Bürgerbeteiligung und Bürgerbefragung sind richtungsweisende Bausteine, wenn es darum geht festzulegen, wie sich unsere Stadt künftig aufstellt, das zeigt sich am Projekt Umgestaltung des Marktplatzes in Salzgitter-Bad oder an der Elternbefragung zu einer zweiten Integrierten Gesamtschule.
Aber auch das Bürgerengagement ist eine tragende Säule unserer Gemeinschaft, auf die wir nicht verzichten können. Viele Bürgerinnen und Bürger übernehmen Verantwortung und engagieren sich für unsere Stadt. Sie sorgen für ein lebendiges Vereinsleben oder finanzieren kulturelle und sportliche Höhepunkte. Jede und jeder Einzelne trägt viel dazu bei, dass Salzgitter so lebenswert ist, wie wir es heute kennen. Jede und jeder Einzelne stärkt das Miteinander in unserer Gesellschaft. Hierfür sage ich ganz herzlich „Danke“!

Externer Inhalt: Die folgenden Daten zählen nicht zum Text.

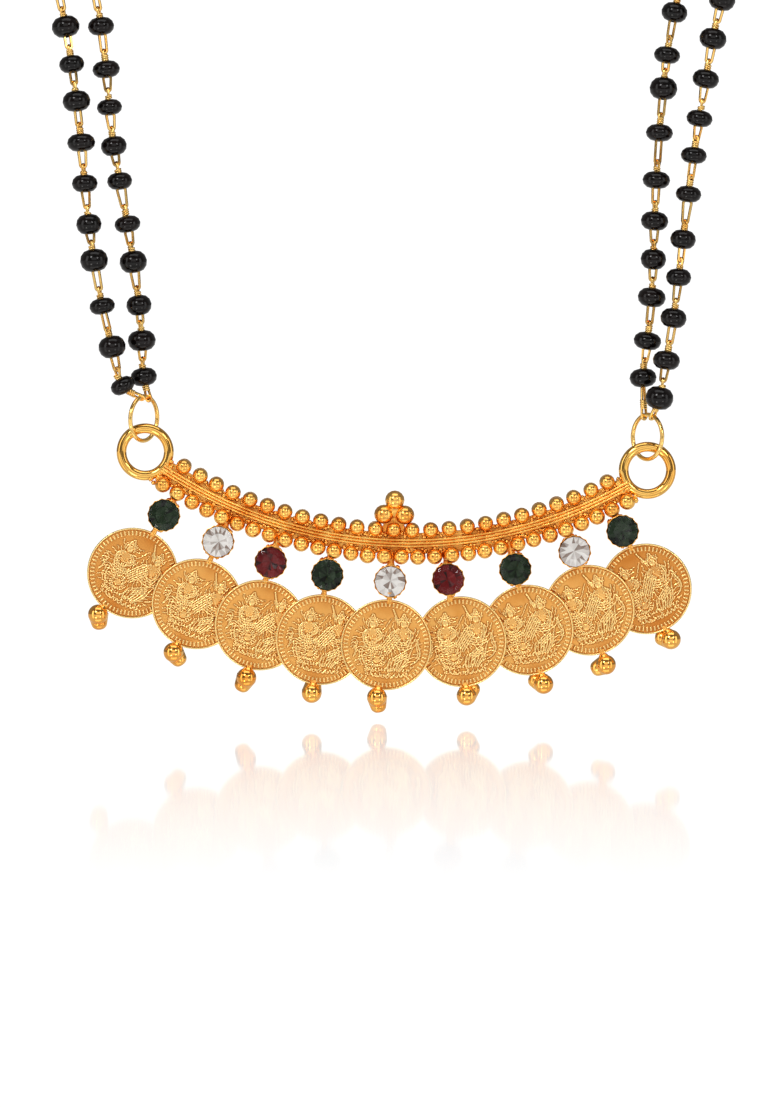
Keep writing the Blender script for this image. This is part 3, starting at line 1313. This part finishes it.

Was immer uns das kommende Jahr auch sonst noch bringen mag. Als Salzgitters Oberbürgermeister versichere ich Ihnen, mein Handeln zum Wohl der Bürgerinnen und Bürger – aber auch zum Wohl und für die Zukunft unserer Stadt auszurichten.

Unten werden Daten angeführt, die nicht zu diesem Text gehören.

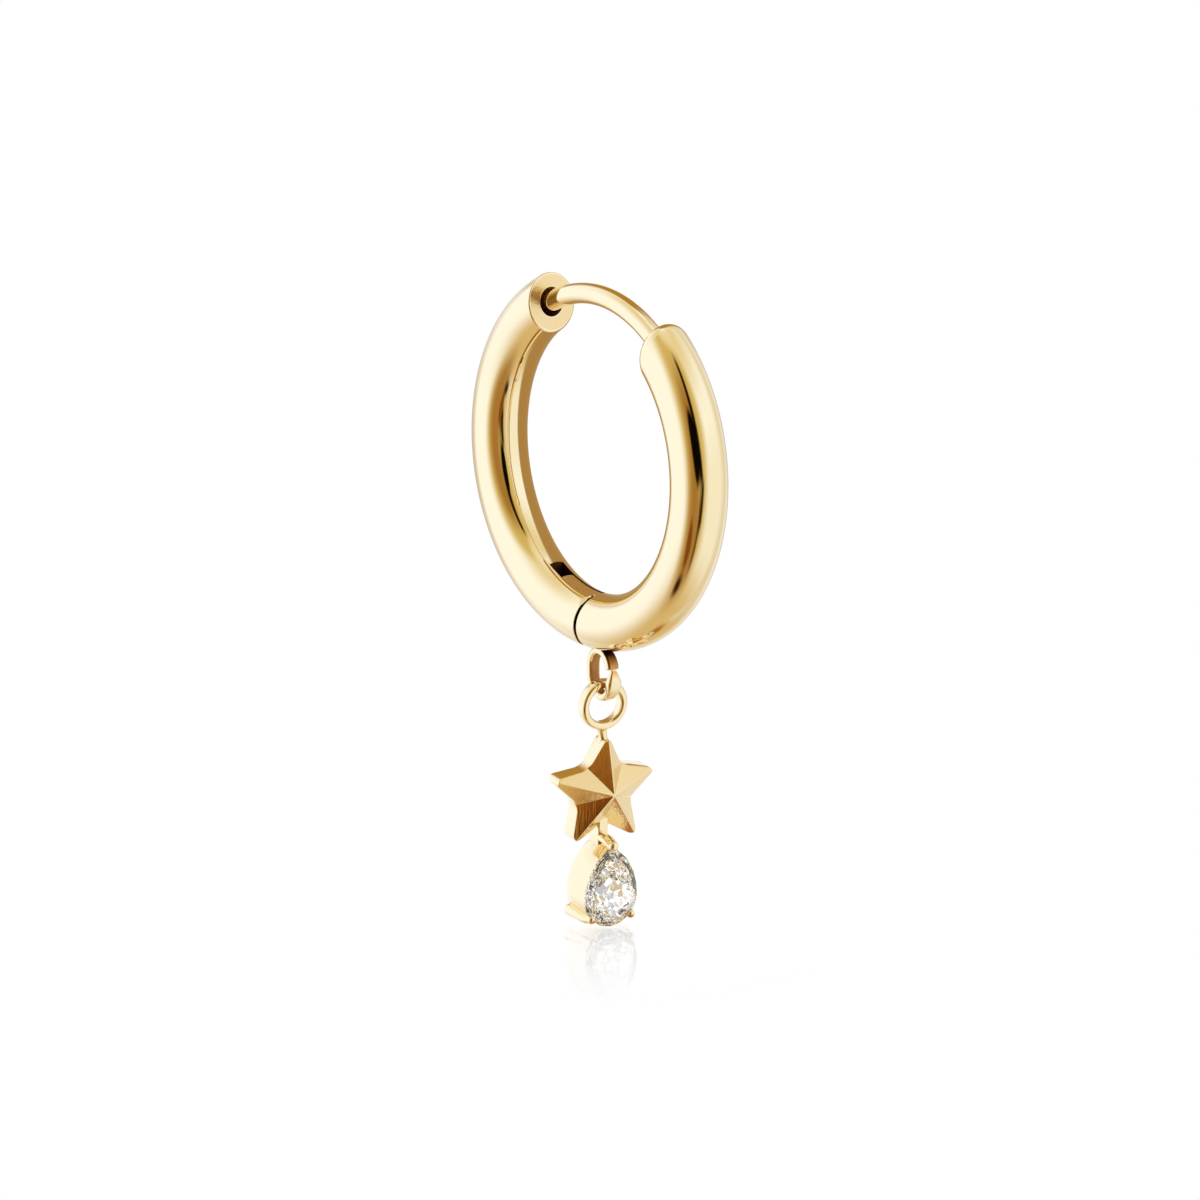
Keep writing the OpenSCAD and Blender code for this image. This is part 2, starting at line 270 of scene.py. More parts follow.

Ich bin überzeugt davon, dass wir gemeinsam auch im kommenden Jahr die Türen ganz im Sinne Walt Whitmans nicht verschließen werden. Lassen Sie sie uns offen halten, um die Zukunft zu gestalten!
Ich wünsche Ihnen und Ihren Lieben, besinnliche und friedvolle Weihnachtsfeiertage sowie einen gutes, glückliches und vor allem gesundes neues Jahr 2016!